Não podemos acreditar na possibilidade do paraíso na Terra, nem no nivelamento das classes pelo nivelamento dos meios de fortuna, de inteligência ou de aptidão física, mas acreditamos no triunfo da vontade sobre os desencontros da vida nos caminhos da sua ascensão.
Podemos, se quisermos, fazer muito para mitigar a dor, a miséria, a infelicidade dos que buscam, sem nenhuma sorte, os meios asseguradores da simples existência e do natural bem-estar compatível com a mais singela concepção de vida. Se cada qual, dos que estão em condições de fazer alguma coisa, olhar em roda e fizer repousar na sua consciência os quadros que os seus olhos virem, daí tirará forças para se lançar nas cruzadas sociais do nosso tempo, que vão mais longe do que exige o espírito de caridade, pois, transportando em si mesmas o sentimento de valer ao próximo, transcendem esse plano e destinam-se a servir e a integrarem-se na mais vasta e profunda tarefa do ressurgimento nacional.
E quando não for a compreensão da obra presente que leve a iniciativa particular a tomar parte decidida na obra total de mobilização de recursos da frente interna, então que o pânico, à maneira de Anselmo de Andrade, seja o despertante da acção.
Penso que os grandes proprietários rurais têm uma extraordinária missão a cumprir. Há que regressar à terra, há que repovoar de anseios e de carinhos as grandes superfícies entregues a vinhateiros e rendeiros, que não sentem amor pelo que não é seu e que não têm reservas materiais e educacionais para espalhar e difundir à sua volta amparos de ordem moral e social.
Penso que se deverá apelar para a devoção e para a seriedade dos técnicos, chamando-os a desempenhar um papel preponderante na assistência à lavoura.

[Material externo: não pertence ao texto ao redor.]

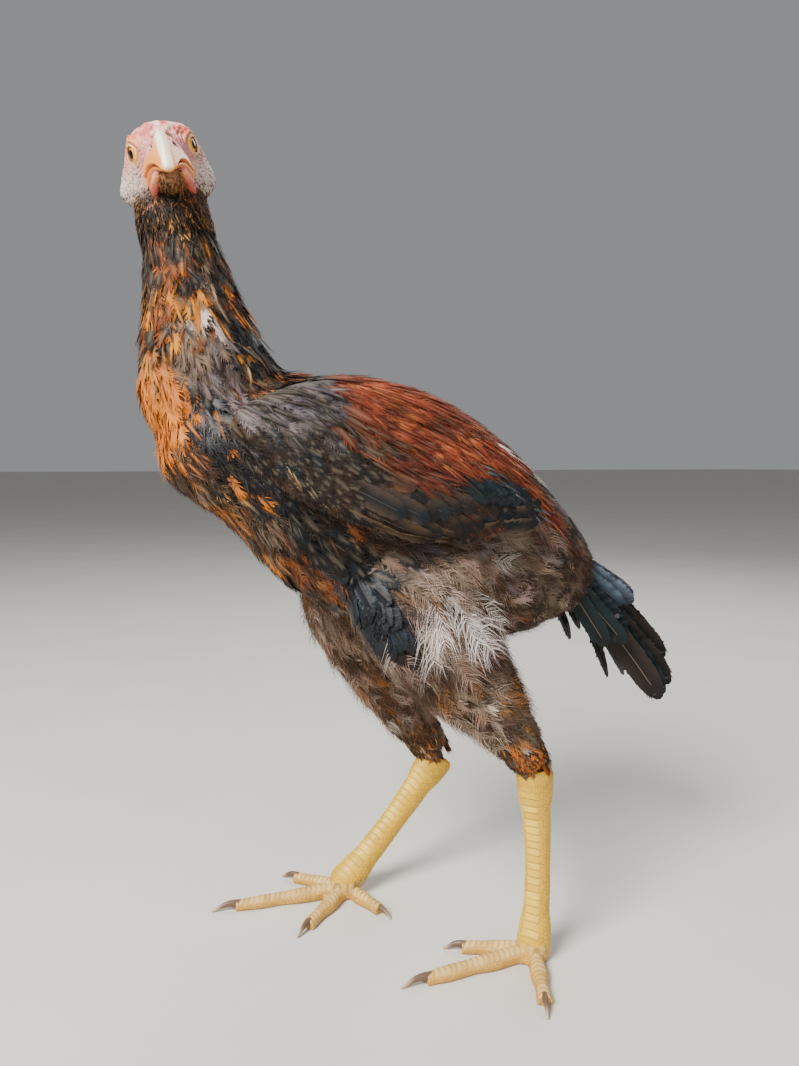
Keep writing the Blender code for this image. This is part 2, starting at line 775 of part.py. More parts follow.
def make_shank(name, side, parts):
    """A scaled shank, in whose front two rows of scutes overlap like slates."""
    top = Vector(HOCK[side])
    foot = Vector((*FOOT[side], 10.0))
    sections = []
    for share, half, front, back in SHANK_SECTIONS:
        lie = top.lerp(foot, share)
        # The shank stands a little back of a straight line, as the real bone does.
        lie.y -= 3.0 * math.sin(math.pi * share)
        deep = SHANK_DEPTH[side] * MM
        sections.append([*point(*lie), half * MM, front * deep, back * deep])
    rings, sides = 25, 12
    made = []
    along = (Vector(sections[-1][:3]) - Vector(sections[0][:3])).normalized()
    across = Vector((1, 0, 0))
    across = (across - along * across.dot(along)).normalized()
    ahead = along.cross(across)
    for i in range(rings):
        share = i / (rings - 1)
        row = section_at(sections, share)
        ring = ring_points(Vector(row[:3]), across, ahead, *row[3:6], sides)
        if 0.16 < share < 0.93:
            for k in range(sides):
                outward = (ring[k] - Vector(row[:3])).normalized()
                facing = outward.dot(ahead)
                if facing > 0.4:
                    # The two rows are half a scute out of step.
                    raised = (i + (k <= sides // 4)) % 2
                    ring[k] += outward * SCUTE_RISE * MM * (1 if raised else -0.6)
        made.append(ring)
    # The pad under the ball of the foot lies flat on the floor.
    ball = Vector(sections[-1][:3])
    for height, half in ((4.5, 9.8), (0.0, 8.2)):
        centre = Vector((ball.x, ball.y, height * MM))
        made.append(
            ring_points(
                centre, Vector((1, 0, 0)), Vector((0, -1, 0)), *(half * MM,) * 3, sides
            )
        )
    return skin_rings(name, made, parts)


def section_at(sections, share):
    """The section at a share of the shank's length, between the named ones."""
    places = [s[0] for s in SHANK_SECTIONS]
    for k in range(len(places) - 1):
        if share <= places[k + 1]:
            t = (share - places[k]) / (places[k + 1] - places[k])
            eased = t * t * (3 - 2 * t)
            return [a + (b - a) * eased if n > 2 else a + (b - a) * t
                    for n, (a, b) in enumerate(zip(sections[k], sections[k + 1]))]
    return sections[-1]


def toe_line(side, toe):
    """Ball and tip of a toe on the floor, as row-axis points in metres."""
    (out, forward), *_ = TOES[side][toe]
    sign = 1 if side == "left" else -1
    x, y = FOOT[side]
    return point(x, y, 0), point(x + sign * out, y + forward, 0)


def make_toe(name, side, toe, parts):
    """A toe flat on the floor, with scutes across its top like overlapping bands."""
    _, root_half, tip_half, scutes, _ = TOES[side][toe]
    start, end = toe_line(side, toe)
    along = (end - start).normalized()
    across = Vector((0, 0, 1)).cross(along)
    length = (end - start).length
    rings = []
    count = scutes * 2 + 2
    for i in range(count):
        share = i / (count - 1)
        half = root_half + (tip_half - root_half) * share
        # Pads swell between the joints.
        half *= 1.0 + 0.08 * math.cos(share * math.pi * (5 if toe == 3 else 4))
        high = TOE_HEIGHT * (1.18 - 0.42 * share) + (0.5 if toe == 1 else 0)
        top = high + (SCUTE_RISE if i % 2 else -0.4 * SCUTE_RISE)
        centre = start + along * length * share + Vector((0, 0, 0.46 * high * MM))
        ring = ring_points(
            centre, across, Vector((0, 0, 1)), half * MM, (top - 0.46 * high) * MM,
            0.62 * high * MM, 8,
        )
        rings.append([Vector((p.x, p.y, max(p.z, 0.0))) for p in ring])
    return skin_rings(name, rings, parts)


def make_claw(name, side, toe, parts):
    """A curved claw, rooted in the end of its toe, whose tip comes down to the floor."""
    _, _, tip_half, _, claw = TOES[side][toe]
    start, end = toe_line(side, toe)
    along = (end - start).normalized()
    across = Vector((0, 0, 1)).cross(along)
    rings = []
    count = 6
    for i in range(count):
        share = i / (count - 1)
        reach = -2.5 + (claw + 2.5) * share
        arch = CLAW_ARCH * math.sin(math.pi * min(1.0, share * 1.2))
        height = CLAW_HEIGHT + arch - CLAW_FALL * share**2
        half = tip_half * 0.62 * (1 - share) ** 0.7 + 0.35
        centre = end + along * reach * MM + Vector((0, 0, height * MM))
        tilt = math.radians(18 + 35 * share)
        up = (Vector((0, 0, 1)) * math.cos(tilt) + along * math.sin(tilt)).normalized()
        rings.append(
            ring_points(centre, across, up, half * 0.8 * MM, half * MM, half * MM, 8)
        )
    return skin_rings(name, rings, parts)


def make_web(name, side, toes, parts):
    """The skin stretched between the roots of two front toes, with a hollow free edge."""
    (root, first_tip), (_, second_tip) = toe_line(side, toes[0]), toe_line(side, toes[1])
    first = (first_tip - root).normalized()
    second = (second_tip - root).normalized()
    halves = sum(TOES[side][toe][1] for toe in toes)
    half_angle = 0.5 * first.angle(second)
    apart = 0.5 * halves / math.sin(half_angle)
    middle = (first + second).normalized()
    outline = [
        root,
        root + first * (apart + 9) * MM,
        root + middle * (apart * math.cos(half_angle) + 4) * MM,
        root + second * (apart + 9) * MM,
    ]
    bottom = [p + Vector((0, 0, 1.2 * MM)) for p in outline]
    top = [p + Vector((0, 0, 4.0 * MM)) for p in outline]
    faces = [(0, 1, 2), (0, 2, 3), (6, 5, 4), (7, 6, 4)]
    for i in range(4):
        j = (i + 1) % 4
        faces += [(i, 4 + i, 4 + j), (i, 4 + j, j)]
    return new_object(name, bottom + top, faces, parts)


def make_feet(side, shank, parts):
    """Toes, webs and claws of one foot, cut clear of the shank and of each other."""
    toes = {n: make_toe(f"{side}_toe_{n}", side, n, parts) for n in TOES[side]}
    claws = {n: make_claw(f"{side}_claw_{n}", side, n, parts) for n in TOES[side]}
    whole = {n: copy_of(toe, parts) for n, toe in toes.items()}
    made = []
    for n, toe in toes.items():
        cutters = [copy_of(shank, parts, 1.4 * GAP), copy_of(claws[n], parts, GAP)]
        nearer = {1: (2, 3, 4), 2: (3,), 3: (), 4: (3,)}[n]
        cutters += [copy_of(whole[k], parts, GAP) for k in nearer]
        for cutter in cutters:
            joined(toe, [cutter], "DIFFERENCE")
        made.append(finish(toe, (0.80, 0.60, 0.27), 0.55))
    for pair in ((2, 3), (3, 4)):
        web = make_web(f"{side}_web_{pair[0]}{pair[1]}", side, pair, parts)
        for cutter in [copy_of(shank, parts, GAP)] + [
            copy_of(whole[k], parts, GAP) for k in pair
        ]:
            joined(web, [cutter], "DIFFERENCE")
        made.append(finish(web, (0.82, 0.62, 0.34), 0.6))
    for claw in claws.values():
        made.append(finish(claw, (0.30, 0.24, 0.20), 0.4))
    for spare in whole.values():
        bpy.data.objects.remove(spare)
    return made


def cut_clear(body, *others, solver="MANIFOLD"):
    """Cuts a body back from its neighbours, one after another, leaving the gap between them."""
    for other in others:
        joined(body, [copy_of(other, body.users_collection[0], GAP)], "DIFFERENCE", solver)
    return body


def build():
    for old in list(bpy.data.objects):
        bpy.data.objects.remove(old)
    parts = bpy.data.collections.new("young_aseel_cockerel")
    bpy.context.scene.collection.children.link(parts)
    rng = random.Random(4)

    trunk = make_trunk(parts)
    neck = cut_clear(make_neck(parts), trunk)
    upper_beak, nostrils = make_upper_beak(parts)
    lower_beak = make_lower_beak(parts)
    head = make_head(parts)
    comb = cut_clear(make_comb(parts), head, upper_beak)
    cut_clear(neck, head, lower_beak)
    cut_clear(head, upper_beak, lower_beak)
    joined(upper_beak, nostrils, "DIFFERENCE", "MANIFOLD")
    eyes = [make_eye("left_eye", 1, parts), make_eye("right_eye", -1, parts)]
    joined(head, [make_lid(side, parts) for side in (-1, 1)], "UNION")
    cut_clear(head, *eyes)

    left_wing, left_feathers = make_wing("left_wing", 1, parts, rng)
    right_wing, right_feathers = make_wing("right_wing", -1, parts, rng)
    thighs = {}
    for side in ("left", "right"):
        thigh = make_thigh(f"{side}_thigh", side, parts)
        locks = thigh_locks(side, thigh, parts, rng)
        cut_clear(thigh, trunk)
        thighs[side] = (thigh, locks)
    tail, tail_feathers = make_tail(parts, rng)
    cut_clear(tail, trunk)
    joined(tail, tail_feathers, "UNION", "MANIFOLD")
    cut_clear(tail, trunk)

    for wing, feathers in ((left_wing, left_feathers), (right_wing, right_feathers)):
        cut_clear(wing, trunk)
        joined(wing, feathers, "UNION", "MANIFOLD")
        cut_clear(wing, trunk)

    for side, (thigh, locks) in thighs.items():
        joined(thigh, locks, "UNION", "MANIFOLD")
        cut_clear(thigh, trunk)
        shank = make_shank(f"{side}_shank", side, parts)
        cut_clear(shank, thigh)
        finish(thigh, (0.26, 0.17, 0.10), 0.9)
        finish(shank, (0.83, 0.62, 0.22), 0.5)
        make_feet(side, shank, parts)

    finish(trunk, (0.20, 0.14, 0.11), 0.9)
    finish(neck, (0.20, 0.12, 0.08), 0.9)
    finish(head, (0.74, 0.46, 0.42), 0.7)
    finish(comb, (0.78, 0.40, 0.42), 0.6)
    finish(upper_beak, (0.86, 0.72, 0.48), 0.35)
    finish(lower_beak, (0.86, 0.60, 0.38), 0.4)
    for eye in eyes:
        finish(eye, (0.75, 0.42, 0.10), 0.1)
    for wing in (left_wing, right_wing):
        finish(wing, (0.33, 0.13, 0.07), 0.8, flat=True)
    finish(tail, (0.03, 0.04, 0.04), 0.5, flat=True)


build()
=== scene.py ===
"""A young Amroha Aseel cockerel in moult, dressed over its solids: skin, feathers, beak and legs."""

import math

import bmesh
import bpy
import numpy as np
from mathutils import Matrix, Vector, noise
from mathutils.bvhtree import BVHTree


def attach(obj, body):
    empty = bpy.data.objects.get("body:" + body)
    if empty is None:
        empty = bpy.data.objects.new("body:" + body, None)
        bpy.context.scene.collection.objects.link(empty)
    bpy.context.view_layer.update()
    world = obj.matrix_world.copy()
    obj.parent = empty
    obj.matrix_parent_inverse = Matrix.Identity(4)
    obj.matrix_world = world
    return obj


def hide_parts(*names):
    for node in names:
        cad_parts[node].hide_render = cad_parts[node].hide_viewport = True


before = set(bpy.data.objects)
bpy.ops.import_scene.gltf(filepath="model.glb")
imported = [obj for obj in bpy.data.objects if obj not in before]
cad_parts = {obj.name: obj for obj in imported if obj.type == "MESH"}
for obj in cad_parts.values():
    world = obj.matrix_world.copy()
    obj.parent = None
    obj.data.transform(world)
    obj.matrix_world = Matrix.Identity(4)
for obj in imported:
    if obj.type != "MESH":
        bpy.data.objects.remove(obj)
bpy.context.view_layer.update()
bpy.ops.object.select_all(action="DESELECT")
rng = np.random.default_rng(11)

# Sizes are in millimetres. Points of the bird are (left, forward, up) from the floor midway
# between its feet, and STANCE is where that is in the frame's axes.
STANCE = np.array([2.2, 2.3, 0.0])
BACK_SLOPE = math.radians(22.0)
TRUNK_MIDDLE = (20.0, 268.0)
EYE_MIDPOINT = (7.0, 157.0, 459.3)
HEAD_YAW, HEAD_PITCH, HEAD_ROLL = math.radians(84.0), math.radians(-14.0), math.radians(-14.0)
EYE_RADIUS = 6.6
EYE_SPREAD = 10.0
FOOT = {1: (46.5, -46.0), -1: (-64.0, 38.0)}
HOCK = {1: (50.0, -41.0, 121.0), -1: (-61.0, -30.0, 92.0)}
SHANK_DEPTH = {1: 1.0, -1: 1.14}
ANKLE_HEIGHT = 10.0
SHANK_BOW = 3.0
EYE_TURN = math.radians(64)
SIDE_NAME = {1: "left", -1: "right"}
# The limits of a colour's linear value.
DARKEST, PALEST = 0.002, 0.9

# Along the trunk's axis, half width, height above, depth below.
TRUNK_SECTIONS = [
    (-136, 10, 13, 10), (-122, 22, 30, 21), (-90, 35, 46, 46), (-50, 45, 62, 57),
    (0, 51, 72, 66), (50, 52, 66, 62), (90, 46, 50, 41), (118, 38, 41, 34),
    (138, 26, 30, 27), (147, 12, 15, 13),
]
# Centre, half width, depth in front, depth behind.
NECK_SECTIONS = [
    ((0, 112, 310), 27, 38, 34), ((0, 130, 337), 30, 37, 35), ((0, 139, 360), 26, 31, 32),
    ((-1, 144, 385), 21.5, 24, 25.5), ((-3, 148, 410), 18.5, 19.5, 20.5),
    ((-4, 151, 428), 20, 19, 19), ((-5, 153, 443), 19, 17, 17),
]
# Centre, half width, front, back.
THIGH_SECTIONS = {
    1: [
        ((34, 50, 246), 19, 24, 38), ((44, 31, 216), 23, 31, 46), ((49, 6, 186), 21, 28, 28),
        ((51, -19, 156), 15, 19, 14.5), ((50.5, -33, 135), 12.5, 13, 11.5),
        ((50, -39, 124), 10.5, 11, 12),
    ],
    -1: [
        ((-34, 56, 240), 19, 26, 36), ((-46, 40, 206), 22, 28, 38), ((-54, 20, 168), 19, 23, 26),
        ((-59, -1, 134), 15, 17, 17), ((-61, -17, 110), 12.5, 13, 14.5),
        ((-61, -25, 97), 11, 11.5, 13),
    ],
}
# Centre for the left side, half thickness, upper, lower, lean in degrees.
WING_SECTIONS = [
    ((40, 129, 320), 5, 8, 7, 8), ((47, 121, 318), 8, 17, 12, 10),
    ((51, 100, 313), 10, 31, 27, 14), ((52, 70, 306), 10.5, 40, 36, 18),
    ((51, 35, 299), 10, 41, 39, 20), ((49, 5, 289), 8.5, 34, 32, 20),
    ((46, -20, 280), 6.5, 24, 22, 18), ((43, -40, 272), 4, 12, 11, 16),
]
TAIL_ROOT = [(-118, 15, 17, 13), (-130, 13, 15, 12), (-141, 9, 11, 9), (-150, 5, 6, 5)]
# Share of the way down, half width, front, back.
SHANK_SECTIONS = [
    (0.00, 8.5, 8.5, 10.5), (0.05, 9.6, 10.0, 12.5), (0.12, 9.0, 10.0, 11.5),
    (0.28, 7.0, 8.2, 8.6), (0.55, 6.6, 7.4, 7.6), (0.80, 7.2, 7.8, 8.0),
    (0.93, 9.5, 9.5, 9.5), (1.00, 10.5, 10.0, 9.5),
]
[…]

Penso que os excitantes da produtividade do solo, regulados e ordenados no seu emprego pela prática agrícola e pela ciência agronómica, deverão ajudar, intensamente os prodígios da enxada.
Penso que as economias particulares mais abundantes poderão concorrer para uma criteriosa e suficiente atribuição do crédito destinado a proporcionar meios adequados ao exercício rural.
Penso ainda que o incitamento e a protecção às pequenas indústrias locais, com vista a ressuscitar e a alimentar o artesanato, será um processo seguro de contribuir para o equilíbrio doméstico e para a fixação dos lares, que esfriam e desanimam nos dias mortos para a agricultura.
Penso também que um tenaz e efectivo movimento cultural consciente e proficuamente desenvolvido sobre as massas rurais, procurando familiarizá-las com os hábitos e com as concepções de um estado de vida mais consentâneo com a dignidade humana, daria o fundo anímico de todo o quadro de ressurreição de valores que se deseja.
É preciso repor na sua posição de marcada nobreza o labor agrícola, renovar o orgulho de ser lavrador, o garbo de manejar a charrua, a altivez de usar a enxada, a glória de arrancar à terra o pão de cada dia.